SOURCE DATA:
□ □ □ □

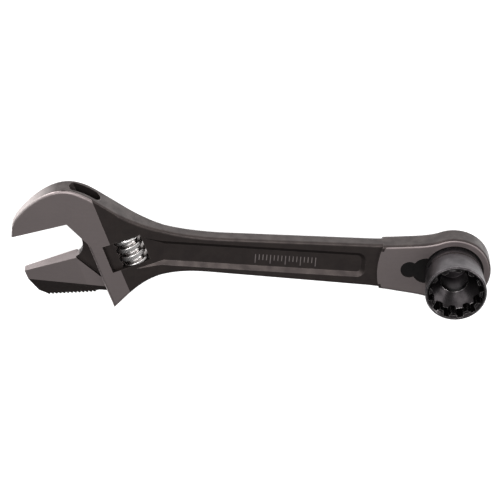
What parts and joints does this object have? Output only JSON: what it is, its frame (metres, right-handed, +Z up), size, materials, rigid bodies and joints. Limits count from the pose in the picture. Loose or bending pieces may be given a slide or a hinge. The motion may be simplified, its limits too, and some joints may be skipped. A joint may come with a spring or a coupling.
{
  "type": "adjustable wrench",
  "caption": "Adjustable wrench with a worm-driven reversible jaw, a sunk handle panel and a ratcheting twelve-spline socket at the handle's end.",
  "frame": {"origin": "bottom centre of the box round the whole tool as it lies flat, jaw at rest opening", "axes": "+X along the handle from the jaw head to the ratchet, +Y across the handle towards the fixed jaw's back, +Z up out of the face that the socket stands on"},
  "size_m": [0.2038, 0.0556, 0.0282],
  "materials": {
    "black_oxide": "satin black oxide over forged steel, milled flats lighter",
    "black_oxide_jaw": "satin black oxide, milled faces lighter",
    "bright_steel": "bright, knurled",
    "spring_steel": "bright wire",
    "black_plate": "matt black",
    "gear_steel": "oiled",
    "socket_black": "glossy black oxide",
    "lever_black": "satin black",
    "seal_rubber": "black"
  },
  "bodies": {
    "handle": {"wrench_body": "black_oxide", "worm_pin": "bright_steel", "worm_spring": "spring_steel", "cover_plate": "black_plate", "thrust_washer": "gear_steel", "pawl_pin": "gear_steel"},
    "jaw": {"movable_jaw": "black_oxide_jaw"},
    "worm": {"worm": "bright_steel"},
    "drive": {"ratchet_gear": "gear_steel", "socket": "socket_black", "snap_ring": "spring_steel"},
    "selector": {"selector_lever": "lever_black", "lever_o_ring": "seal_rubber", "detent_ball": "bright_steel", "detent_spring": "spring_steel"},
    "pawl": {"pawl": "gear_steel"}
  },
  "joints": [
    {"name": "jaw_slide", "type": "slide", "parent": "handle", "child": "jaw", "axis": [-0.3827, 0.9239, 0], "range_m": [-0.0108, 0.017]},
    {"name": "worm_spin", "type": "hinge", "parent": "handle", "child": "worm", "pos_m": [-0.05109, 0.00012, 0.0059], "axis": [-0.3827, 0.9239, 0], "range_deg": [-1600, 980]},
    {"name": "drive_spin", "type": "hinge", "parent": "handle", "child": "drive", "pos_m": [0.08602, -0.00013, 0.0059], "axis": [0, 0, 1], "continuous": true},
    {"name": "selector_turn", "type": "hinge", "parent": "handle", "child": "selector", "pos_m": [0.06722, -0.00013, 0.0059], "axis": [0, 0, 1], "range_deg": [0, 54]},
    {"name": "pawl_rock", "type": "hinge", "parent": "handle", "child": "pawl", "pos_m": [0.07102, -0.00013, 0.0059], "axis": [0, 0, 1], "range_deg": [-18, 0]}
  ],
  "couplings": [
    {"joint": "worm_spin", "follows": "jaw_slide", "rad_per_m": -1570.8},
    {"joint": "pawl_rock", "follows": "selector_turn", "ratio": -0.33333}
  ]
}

□ □ □ □

TASK DESCRIPTION: Quote the material exactly, leaving nothing out.

SOLUTION:
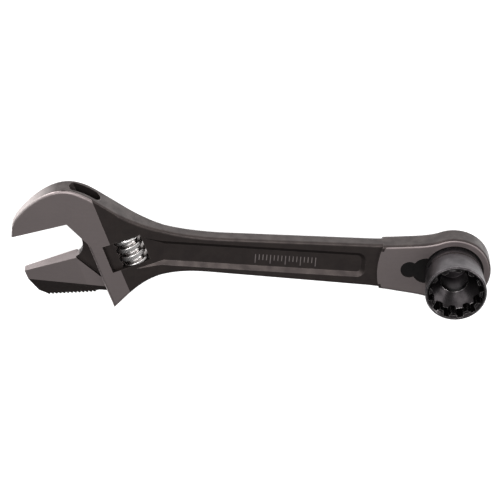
What parts and joints does this object have? Output only JSON: what it is, its frame (metres, right-handed, +Z up), size, materials, rigid bodies and joints. Limits count from the pose in the picture. Loose or bending pieces may be given a slide or a hinge. The motion may be simplified, its limits too, and some joints may be skipped. A joint may come with a spring or a coupling.
{
  "type": "adjustable wrench",
  "caption": "Adjustable wrench with a worm-driven reversible jaw, a sunk handle panel and a ratcheting twelve-spline socket at the handle's end.",
  "frame": {"origin": "bottom centre of the box round the whole tool as it lies flat, jaw at rest opening", "axes": "+X along the handle from the jaw head to the ratchet, +Y across the handle towards the fixed jaw's back, +Z up out of the face that the socket stands on"},
  "size_m": [0.2038, 0.0556, 0.0282],
  "materials": {
    "black_oxide": "satin black oxide over forged steel, milled flats lighter",
    "black_oxide_jaw": "satin black oxide, milled faces lighter",
    "bright_steel": "bright, knurled",
    "spring_steel": "bright wire",
    "black_plate": "matt black",
    "gear_steel": "oiled",
    "socket_black": "glossy black oxide",
    "lever_black": "satin black",
    "seal_rubber": "black"
  },
  "bodies": {
    "handle": {"wrench_body": "black_oxide", "worm_pin": "bright_steel", "worm_spring": "spring_steel", "cover_plate": "black_plate", "thrust_washer": "gear_steel", "pawl_pin": "gear_steel"},
    "jaw": {"movable_jaw": "black_oxide_jaw"},
    "worm": {"worm": "bright_steel"},
    "drive": {"ratchet_gear": "gear_steel", "socket": "socket_black", "snap_ring": "spring_steel"},
    "selector": {"selector_lever": "lever_black", "lever_o_ring": "seal_rubber", "detent_ball": "bright_steel", "detent_spring": "spring_steel"},
    "pawl": {"pawl": "gear_steel"}
  },
  "joints": [
    {"name": "jaw_slide", "type": "slide", "parent": "handle", "child": "jaw", "axis": [-0.3827, 0.9239, 0], "range_m": [-0.0108, 0.017]},
    {"name": "worm_spin", "type": "hinge", "parent": "handle", "child": "worm", "pos_m": [-0.05109, 0.00012, 0.0059], "axis": [-0.3827, 0.9239, 0], "range_deg": [-1600, 980]},
    {"name": "drive_spin", "type": "hinge", "parent": "handle", "child": "drive", "pos_m": [0.08602, -0.00013, 0.0059], "axis": [0, 0, 1], "continuous": true},
    {"name": "selector_turn", "type": "hinge", "parent": "handle", "child": "selector", "pos_m": [0.06722, -0.00013, 0.0059], "axis": [0, 0, 1], "range_deg": [0, 54]},
    {"name": "pawl_rock", "type": "hinge", "parent": "handle", "child": "pawl", "pos_m": [0.07102, -0.00013, 0.0059], "axis": [0, 0, 1], "range_deg": [-18, 0]}
  ],
  "couplings": [
    {"joint": "worm_spin", "follows": "jaw_slide", "rad_per_m": -1570.8},
    {"joint": "pawl_rock", "follows": "selector_turn", "ratio": -0.33333}
  ]
}